Tuesday, August 25, 2009

25 days

Of unemployment.

And finally I'm almost getting a chance to relax.

Out of my 11 weeks of severance payment plus the 4 and a half weeks of vacation payout I am coming up on using a quarter of it.

Relaxing is weird though. I think Thursday (2 days from now) will be the first day I won't have anything planned.

No errands to run. Nothing to help out on.

Only breathing. Eating. Using the bathroom. Taking my dog out to use her grass bathroom.

The past 25 days have not felt like I've been unemployed. I spent 10 of them throwing "going away" parties, dinners and brunches, happy hours and then finally cleaning up after all the mess that was left and making sure we shipped everything we wanted to Charleston (we didn't).

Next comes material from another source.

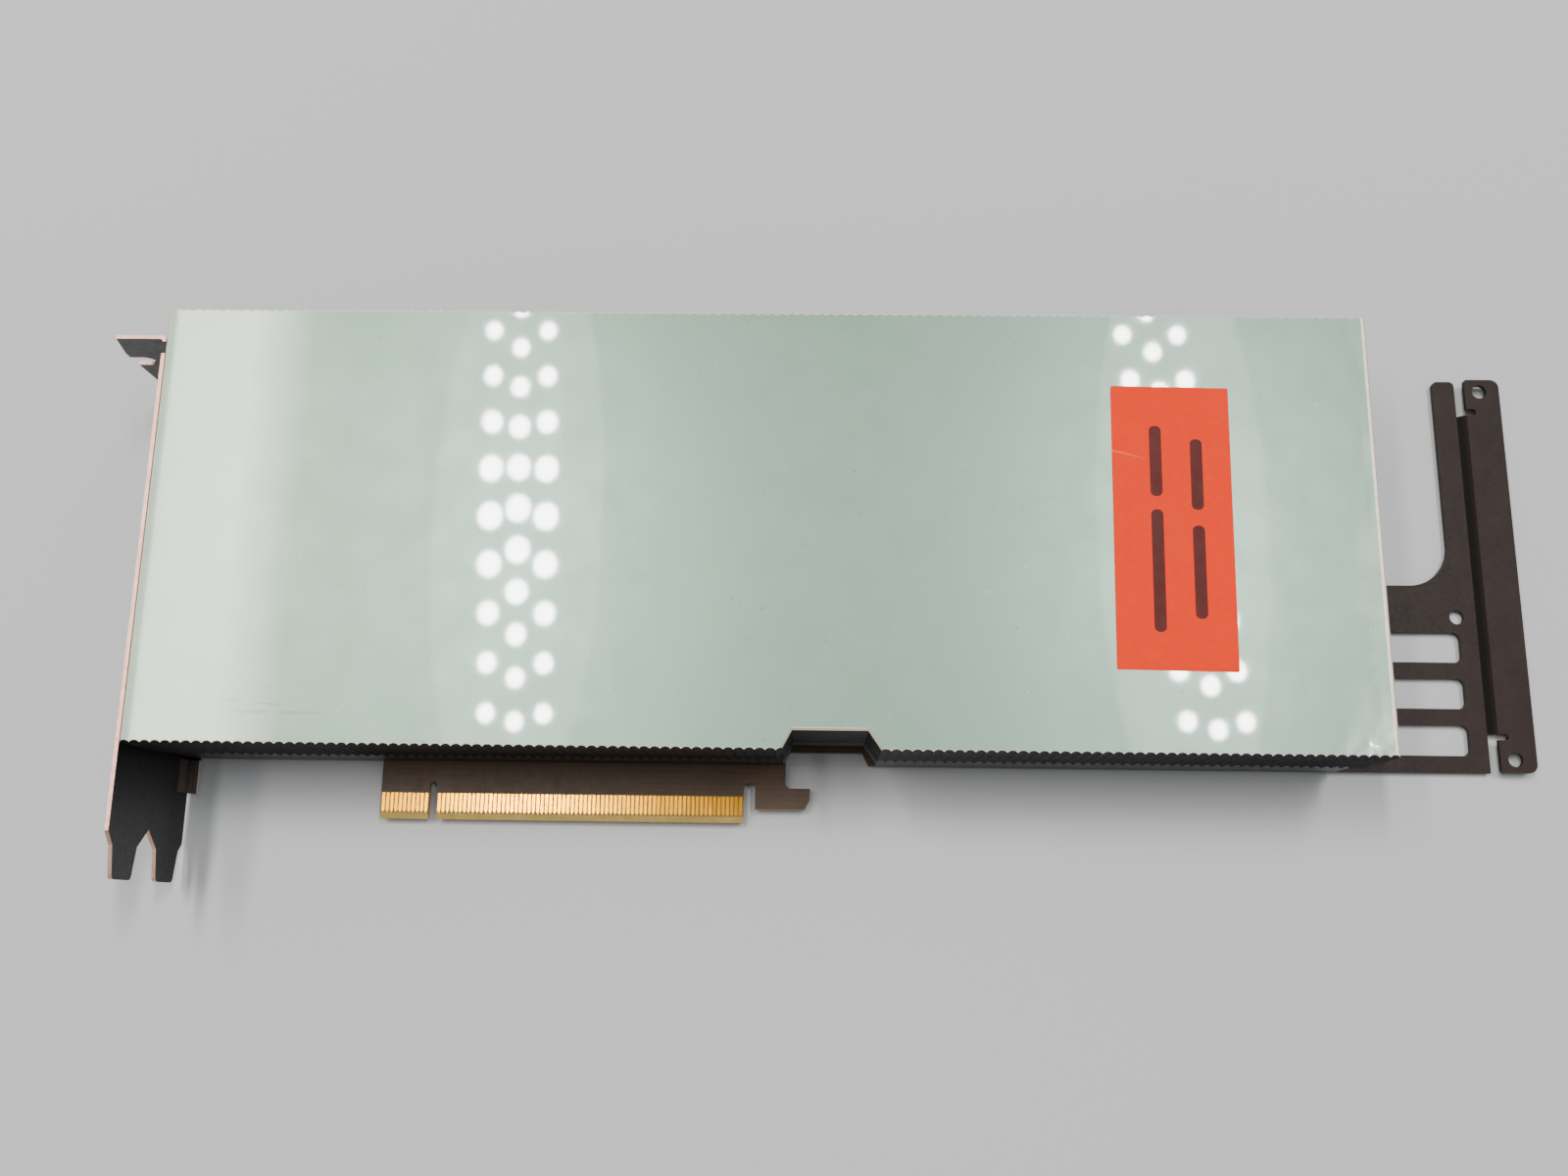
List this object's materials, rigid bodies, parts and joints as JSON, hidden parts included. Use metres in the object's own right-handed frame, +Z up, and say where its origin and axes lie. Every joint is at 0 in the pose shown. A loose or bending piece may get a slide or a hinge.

I spent 7 of those 25 days skipping from hotel to hotel across the country.

And the past 8 days have been used to:

A) Find a place to live, figure out leasing terms (3 days)
B) Get our stuff delivered and unpacked (2 days)
C) Get everything set up (utilities, cable, household goods) (3 days)

And now I get a chance to really enjoy not working. But it's been odd. The past few days have not been filled with much on the "to-do" list. And when they're not (like Thursday will be) the days last what feels like an entire summer.

And I was thinking about this earlier tonight. About how while we work (for those that just hope to get through most days and can't wait to get off or get to the weekend) we count the hours, the minutes. And then as soon as we do get off work we fill our afternoons and evenings, and weekends with so many activities and events that are planned - it feels like there's never enough time.

I used to do little *fist pumps* every time I'd reach a time milestone during my workday. I'd look up and I'd be 3 hours in to my shift. Almost halfway, and then all of a sudden it was an hour past lunch and the hard part was over. On a larger scale as each week wore on I couldn't hurry it along fast enough. By Thursday I was so forward looking to the weekend that many of those mornings I woke up thinking it was Friday.

So to come out of that constant pushing forward to the weekend to a point now where tomorrow isn't that big of a deal to me - it's almost how I felt every summer after school. Waking up that 2nd week of summer break and realizing that I didn't have to go in to school that morning. Nor did I have any homework that was due. I wonder if this is what retirement feels like too - I've tried to pry my dad's real feelings out of him about retiring but he seems to be enjoying it.

Maybe after working for so many years it's that much sweeter. And it's probably because I know that I have to work sometime in the near future (in order to afford our lives) that's nagging on me and not allowing me to fully enjoy my money for nothing.

I can't remember the last time I didn't do any "work" for an entire month. We'll see how much longer this lasts.